ERMA- It’s no secret Seashore Community Church of the Nazarene will lend a helping hand to someone down on their luck.
The church is located in a county and township with a seasonal economy where life is rarely easy for local folks trying to eke out a living.
For those who find their kitchen cabinets empty of food or have need of a warm coat, the church will assist with a smile. Maybe that’s the reason Seashore Community Church of the Nazarene is celebrating its 100th anniversary Nov. 25.
On the day before Thanksgiving, food was coming into the church and going out. The Key Club from Lower Cape May Regional High School pulled in with a bus load of canned goods and other non-perishable items.
Volunteers from Lower Township Rescue Squad arrived with cartons of fresh fruit and vegetables. Meanwhile, folks in need were lining up and receiving bags of groceries.
Following Hurricane Sandy, the church expanded its food pantry to serve storm victims, in particular, those staying in motels in Wildwood from central and northern New Jersey who lost their housing, according to Pastor Charles Gates.
The first Sunday after the storm, the church invited those residing in motels to come to the building for a hot meal.
“FEMA was kind enough to bus them in,” said Gates.
The output of the church’s food pantry has been expanded both to serve greater need in our county and storm victims, he said. On Monday, Wednesday and Friday, as many as 60 persons will come to the church to receive free food.
The church gave away over 100 Thanksgiving baskets complete with turkey and “all the fixings,” said Gates.
The church maintains a “clothes closet” known as the Sandbox as a twofold ministry. Some items are sold to raise money to pay electric bills and fuel costs for those in need.

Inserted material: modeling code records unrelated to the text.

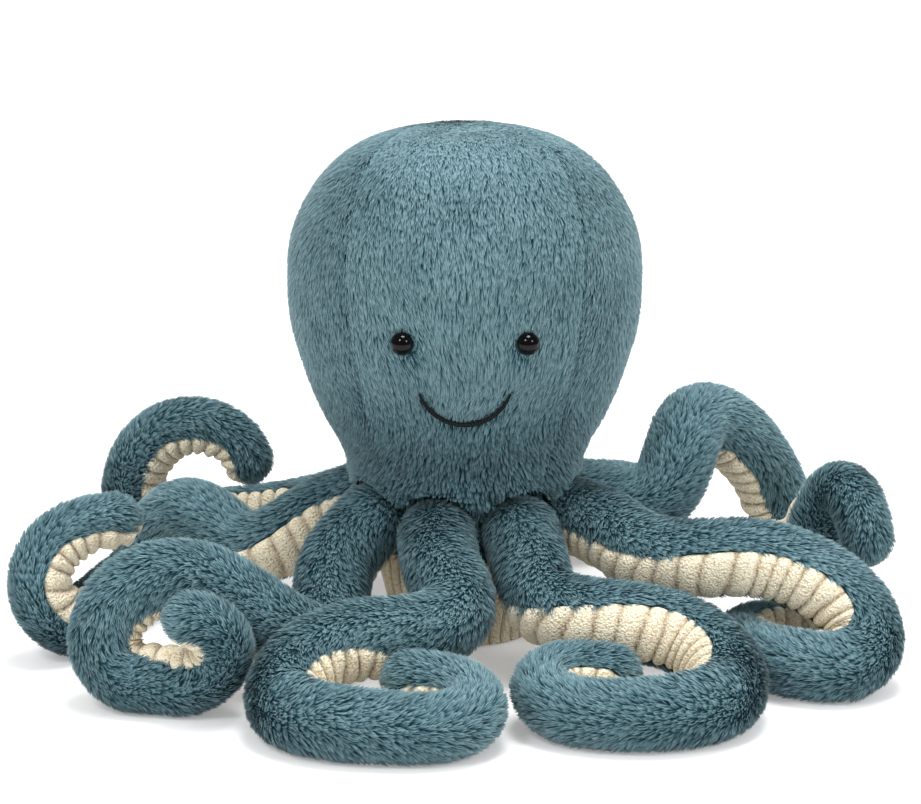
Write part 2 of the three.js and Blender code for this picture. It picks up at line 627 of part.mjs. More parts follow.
// Frames along the arm: place, direction, cord side, the bend towards its inner side, the radius there and how far
// the two edges of the plush stand from the middle of the cord side.
function armFrames(arm) {
  const line = middleLine(arm);
  const runs = ringRuns(line, arm.rings ?? ARM_RINGS);
  const frames = runs.map((run) => {
    const { place, side } = onLine(line, run);
    const before = onLine(line, Math.max(run - EASE_STEP, 0)).place;
    const after = onLine(line, run + EASE_STEP).place;
    const ahead = after.clone().sub(before).normalize();
    const back = place.clone().sub(before).normalize();
    const bend = after.clone().sub(place).normalize().sub(back).divideScalar(EASE_STEP);
    const radius = armRadius(run);
    const rest = radius * Math.cos(radians(180 - CORD_HALF_ANGLE) / (PLUSH_POINTS - 1)) - FLOOR_FLAT;
    place.setZ(Math.max(place.z, rest - ROOT_HEIGHT));
    side.addScaledVector(ahead, -side.dot(ahead)).normalize();
    return { place, ahead, side, bend: run === 0 ? bend.set(0, 0, 0) : bend, radius, lip: radians(CORD_HALF_ANGLE) };
  });
  const cap = (frame, way, angle, lip) => ({
    ...frame,
    place: frame.place.clone().addScaledVector(frame.ahead, way * frame.radius * Math.sin(radians(angle))),
    bend: new THREE.Vector3(),
    radius: frame.radius * Math.cos(radians(angle)),
    lip: radians(lip),
  });
  const first = frames[0];
  const last = frames[frames.length - 1];
  return {
    rootCaps: ROOT_CAP_ANGLES.map((angle, k) => cap(first, -1, angle, CAP_LIP_ANGLES[1 - k])),
    body: frames,
    tipCaps: TIP_CAP_ANGLES.map((angle, k) => cap(last, 1, angle, CAP_LIP_ANGLES[k])),
  };
}

// A point of the arm's section at an angle from the middle of the cord side, depth under the outer surface. The
// inside of a tight bend is drawn in, so that rings don't cross, and the floor side is flat.
function sectionPoint({ place, ahead, side, bend, radius }, angle, depth, shrink = 1) {
  const over = new THREE.Vector3().crossVectors(ahead, side);
  const out = side.clone().multiplyScalar(Math.cos(angle)).addScaledVector(over, Math.sin(angle));
  const inward = out.dot(bend);
  const reach = inward > 0 ? Math.min(radius, PINCH_SHARE / inward) : radius;
  const point = place.clone().addScaledVector(out, Math.max((reach - depth) * shrink, LIP));
  return point.setZ(Math.max(point.z, -ROOT_HEIGHT));
}

function spread(count, from, to) {
  return Array.from({ length: count }, (_, k) => THREE.MathUtils.lerp(from, to, k / (count - 1)));
}

// The plush, wrapped round the back of the arm and closed over its two ends.
function armPlush({ rootCaps, body, tipCaps }) {
  const all = [...rootCaps, ...body, ...tipCaps];
  const rings = all.map((frame, k) => {
    const end = k === 0 || k === all.length - 1;
    const angles = spread(PLUSH_POINTS, frame.lip, 2 * Math.PI - frame.lip);
    const depth = end ? frame.radius : PLUSH_THICKNESS;
    return [
      ...angles.map((angle) => sectionPoint(frame, angle, 0)),
      ...angles.reverse().map((angle) => sectionPoint(frame, angle, depth)),
    ];
  });
  return loft(rings, bandCap(PLUSH_POINTS));
}

// The strip of ribbed cord along the inside of the curl.
function armCord({ body }) {
  const rings = body.map((frame) => {
    const edge = frame.lip - LIP_GAP / (frame.radius - CORD_THICKNESS);
    const angles = spread(CORD_POINTS, -edge, edge);
    return [
      ...angles.map((angle) => sectionPoint(frame, angle, 0)),
      ...angles.reverse().map((angle) => sectionPoint(frame, angle, CORD_THICKNESS)),
    ];
  });
  return loft(rings, bandCap(CORD_POINTS));
}

function armFilling({ body }) {
  const shrink = Math.cos(radians(180 - CORD_HALF_ANGLE) / (PLUSH_POINTS - 1));
  const rings = body.map((frame) => (
    spread(FILLING_SIDES + 1, 0, 2 * Math.PI).slice(1)
      .map((angle) => sectionPoint(frame, angle, PLUSH_THICKNESS + FILLING_GAP, shrink))
  ));
  return loft(rings, fanCap(FILLING_SIDES));
}

function makeArm(arm) {
  const frames = armFrames(arm);
  const group = new THREE.Group();
  group.position.copy(rootPlace(arm.turn));
  group.add(
    piece(`${arm.name}_plush`, armPlush(frames), 'plush'),
    piece(`${arm.name}_cord`, armCord(frames), 'cord'),
    piece(`${arm.name}_filling`, armFilling(frames), 'filling'),
  );
  return group;
}

// Whole

function makeHead(beds) {
  const group = new THREE.Group();
  const bore = new THREE.CylinderGeometry(
    SHANK_DIAMETER / 2 + SEAM_GAP, SHANK_DIAMETER / 2 + SEAM_GAP, 4 * PLUSH_THICKNESS, 12,
  );
  const pitDepth = SHANK_LENGTH + FIT_GAP - PLUSH_THICKNESS;
  const pit = new THREE.CylinderGeometry(
    WASHER_DIAMETER / 2 + FIT_GAP, WASHER_DIAMETER / 2 + FIT_GAP, pitDepth, 12,
  );
  const spots = [-1, 1].map(eyeSpot);
  const bores = spots.map((spot) => toManifold(bore, standing(spot, 0)));
  const pits = spots.map((spot) => toManifold(pit, standing(spot, -PLUSH_THICKNESS - pitDepth / 2)));
  for (const panel of PANELS) {
    const sockets = beds.flatMap(({ root, lifted }) => [root, ...lifted]);
    const tools = panel === PANELS[0] ? [...sockets, ...bores, ...pits] : sockets;
    group.add(piece(panel.name, cut(headPanel(panel), tools), 'plush'));
  }
  group.add(piece('head_filling', cut(headFilling(), pits), 'filling'));
  for (const [k, side] of ['left', 'right'].entries()) {
    const eye = piece(`eye_${side}`, eyeGeometry(), 'eye');
    eye.applyMatrix4(standing(spots[k], SEAM_GAP));
    const washer = piece(`eye_washer_${side}`, washerGeometry(), 'washer');
    washer.applyMatrix4(standing(spots[k], -PLUSH_THICKNESS - FIT_GAP - WASHER_THICKNESS));
    group.add(eye, washer);
  }
  group.add(piece('mouth_stitch', mouthGeometry(), 'thread'));
  return group;
}

const octopus = new THREE.Group();
const beds = rootBeds();
octopus.add(
  makeHead(beds),
  piece('base_cup', cut(baseCup(), beds.map(({ root }) => root)), 'cord'),
  piece('bean_bag', beanBag(), 'beans'),
  ...ARMS.map(makeArm),
);

export default octopus;
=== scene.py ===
"""A long-pile plush octopus on a pale floor.

Its shapes are worked out in millimetres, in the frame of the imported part, and become metres in the meshes.
The head and the arms are backing skins that carry a pile of fibres. The arms' inner sides are ribbed cord.
"""

import itertools

import bpy
import numpy as np
from mathutils import Matrix, Vector


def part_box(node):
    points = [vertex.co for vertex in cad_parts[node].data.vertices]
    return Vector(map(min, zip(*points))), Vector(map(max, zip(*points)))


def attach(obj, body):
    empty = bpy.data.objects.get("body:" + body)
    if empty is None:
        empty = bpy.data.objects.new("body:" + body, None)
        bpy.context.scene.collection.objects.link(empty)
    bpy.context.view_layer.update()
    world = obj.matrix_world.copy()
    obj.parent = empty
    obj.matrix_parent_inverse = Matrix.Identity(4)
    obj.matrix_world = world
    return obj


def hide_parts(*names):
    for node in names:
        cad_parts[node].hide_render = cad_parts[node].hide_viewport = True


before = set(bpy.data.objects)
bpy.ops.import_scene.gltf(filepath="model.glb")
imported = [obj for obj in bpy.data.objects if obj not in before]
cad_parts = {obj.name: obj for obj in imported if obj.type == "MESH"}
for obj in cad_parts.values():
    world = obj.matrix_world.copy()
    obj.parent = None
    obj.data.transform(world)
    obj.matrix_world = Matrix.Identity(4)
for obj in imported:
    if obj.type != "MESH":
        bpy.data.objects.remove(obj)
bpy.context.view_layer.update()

MM = 0.001

# Head, as in the solids
HEAD_RADIUS = 84
HEAD_CENTRE_HEIGHT = 165
HEAD_PROFILE_SHARES = np.array([
    (0, 0.94), (0.155, 1.022), (0.22, 1.05), (0.31, 1.047), (0.39, 1.035), (0.47, 1.003), (0.555, 0.993),
    (0.62, 0.995), (0.695, 1.027), (0.765, 1.08), (0.8, 1.145), (0.834, 1.275),
])
STUFFING_DEPTH = 8
STUFFING_FOOT_RADIUS = 44
STUFFING_FOOT_HEIGHT = 82
PANEL_START_SHARE = 0.006
PANEL_END_SHARE = 0.834
CROWN_TILT_SHARE = 0.23
TILT_END_SHARE = 0.6
SEAM_DIP = 1.8
PANELS = {
    "head_front": (-41, 41), "head_right": (41, 115), "head_back_right": (115, 180),
    "head_back_left": (180, 245), "head_left": (245, 319),
}
SKIN_THICKNESS = 1.2

# Face
EYE_RADIUS = 5.3
EYE_DOME = 5.2
EYE_RIM = 1.2
EYE_SPACING = 56
EYE_HEIGHT = 160
EYE_LIFT = 0.2
EYE_CLEARING = 6
SHANK_RADIUS = 1.6
SHANK_LENGTH = 8.2
MOUTH_WIDTH = 40.5
MOUTH_DROP = 15
MOUTH_TOP = 136
MOUTH_THREAD_RADIUS = 1.05
STITCH_PITCH = 1.5
CHIN = np.array([0, -66, 104])

# Base and arms, as in the solids
BASE_OUTLINE = np.array([(4, 34.6), (30, 41), (60, 43)])
BASE_TOP_HEIGHT = 79.5
BASE_RIBS = 36
BASE_RIB_RISE = 1.4
COLLAR_START_HEIGHT = 44
COLLAR_INSET = 1.5
COLLAR_RADIUS = 43
BAG_CLEARANCE = 1.5
ROOT_RING_RADIUS = 52
ROOT_HEIGHT = 60
ROOT_BED_RADIUS = 19.8
ARM_LENGTH = 295
RADIUS_STOP_SHARES = (0, 0.45, 0.8, 1)
RADIUS_STOPS = (19, 18.8, 16, 13.5)
EASE_STEP = 3
EASE_PASSES = 14
SIDE_EASE_PASSES = 60
PINCH_SHARE = 0.92
REST_SHARE = 0.93
FLOOR_FLAT = 0.5
ARM_STUFFING_DEPTH = 7

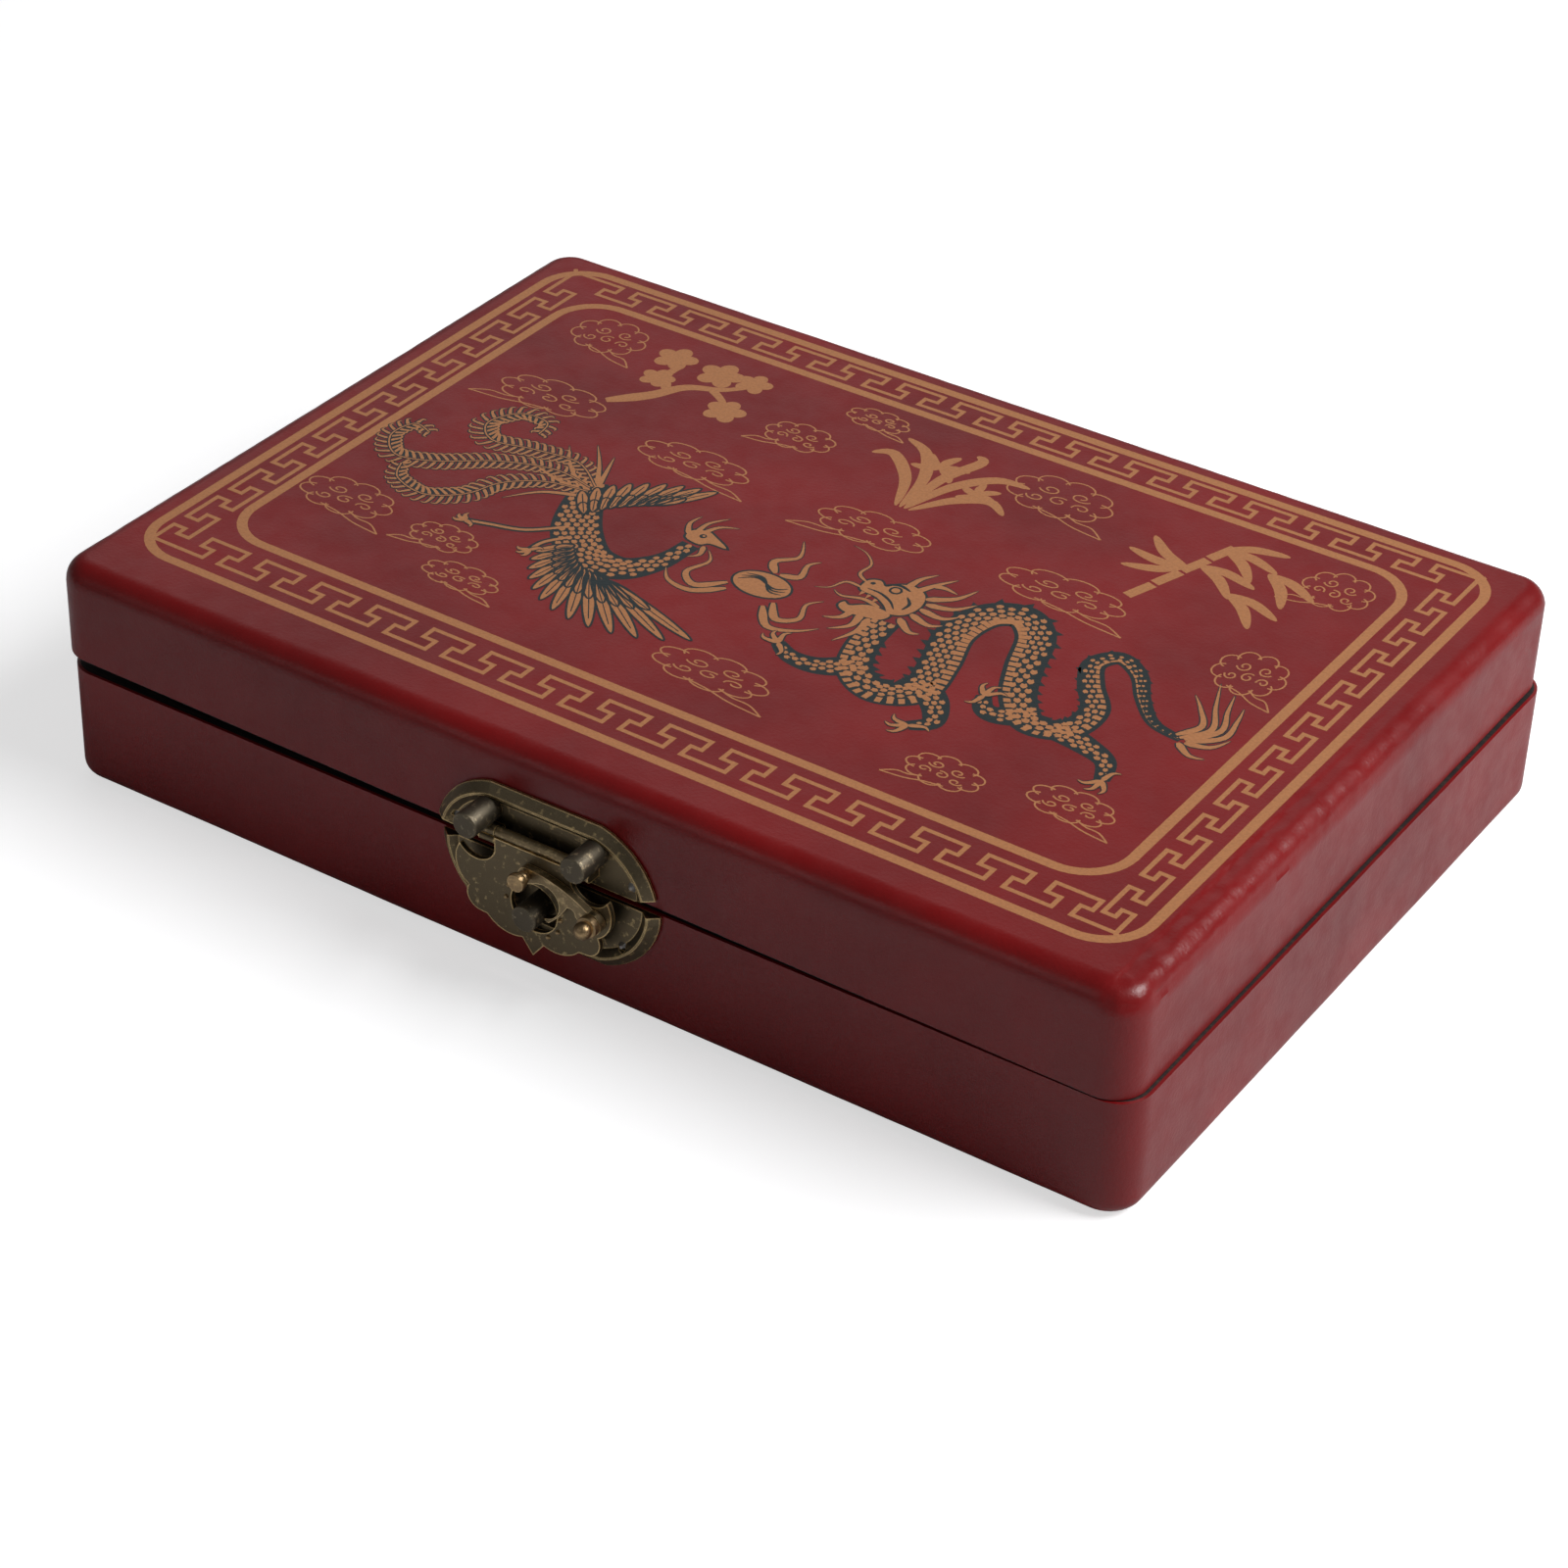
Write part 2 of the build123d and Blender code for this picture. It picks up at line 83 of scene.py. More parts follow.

Gates said funds were used to purchase bus tickets for the displaced staying in motels in Wildwood, so they could return to their hometown for Thanksgiving.
“We’ll do any compassionate care financing through the profit that is made by the clothes distribution,” said Gates. “If somebody comes to us from a family in need, they pay nothing and they can take whatever they want of the clothing that is there.”
Manager Heather Marsden said clothing donations would be happily accepted.
Gates is predicting a bad winter, not weather-wise, but economically for local residents.
He said while outsiders see Cape May as an affluent vacation destination, year round residents make most of their income in three months of the summer.
“If they haven’t done well or haven’t been able to connect very well, by the time we get to Christmas and past Christmas, things get pretty rough,” said Gates.
He said the church’s mission department undertakes local projects such as building a ramp for a handicapped person or cleaning the home of sick or disabled person.
Gates said the church has endeavored to be a good neighbor.
“We’re a mission minded church and because of that it’s caused us to try and find practical ways of helping in the community,” he said. “It’s the compassionate end or the practical end of a theology that says ‘Who’s my neighbor?’”
The outreach is foundational to who Nazarenes have been in this community for 100 years, said Gates.
“I don’t think people realize that there is a bit of a gap growing between the middle class and the poor,” he said.
Gates noted his mother and father survived with just his father working and his mother doing part time work. He said the church sees families coming through their door every day that can barely afford childcare.
The husband and wife both must work to pay the bills and their profit margin by the end of the day is small.
“The poverty cycle is changing,” said Gates.
While the public may say more entitlement programs are available to the poor, a number of people do not fit the criteria, he said.
A percentage of people who have lost their jobs have stopped looking for employment because they have had no success finding work with their qualifications, said Gates. He said a number of the unemployed are not counted in national statistics.
“We meet people like that,” said Gates. “They don’t come begging. They just say ‘What do we do?’”
While it may not seem like much to provide food to those persons, it saves them that amount of money to pay their electric bill or something else, he said.
On the day Hurricane Sandy arrived, church staff and volunteers arrived at 9 a.m. Church of the Nazarene International headquarters through its district representative was preparing to send in generators, pumps and emergency supplies.
“We even had a mobile hospital standing by in West Chester ready to come into Cape May if necessary because all the predictions were we were going to get hit hard, so everything was staged and ready to go,” said Gates.
Church volunteers went into Reed’s Beach, an area where a number of homes were destroyed, right after the storm. He said few are hearing about Reed’s Beach, Port Norris, Gandy’s Beach and Fortescue, which was nearly destroyed by the hurricane.
Seashore Community Church of the Nazarene started 100 years ago with 13 persons gathering in a home to hold a worship service and Sunday School, said Gates. A small church was built on Church Street.
A larger building, still in existence, was constructed at Route 9 and Myrtle. In 1968, the church’s current building was built.
The church operates a nursery school serving 56 families and more than 80 children.
“They come from all churches, all backgrounds,” said Gates.
The school is open from 6 a.m. to 6 p.m. to help working families. Gates said the nursery school is considered to be a ministry of the church.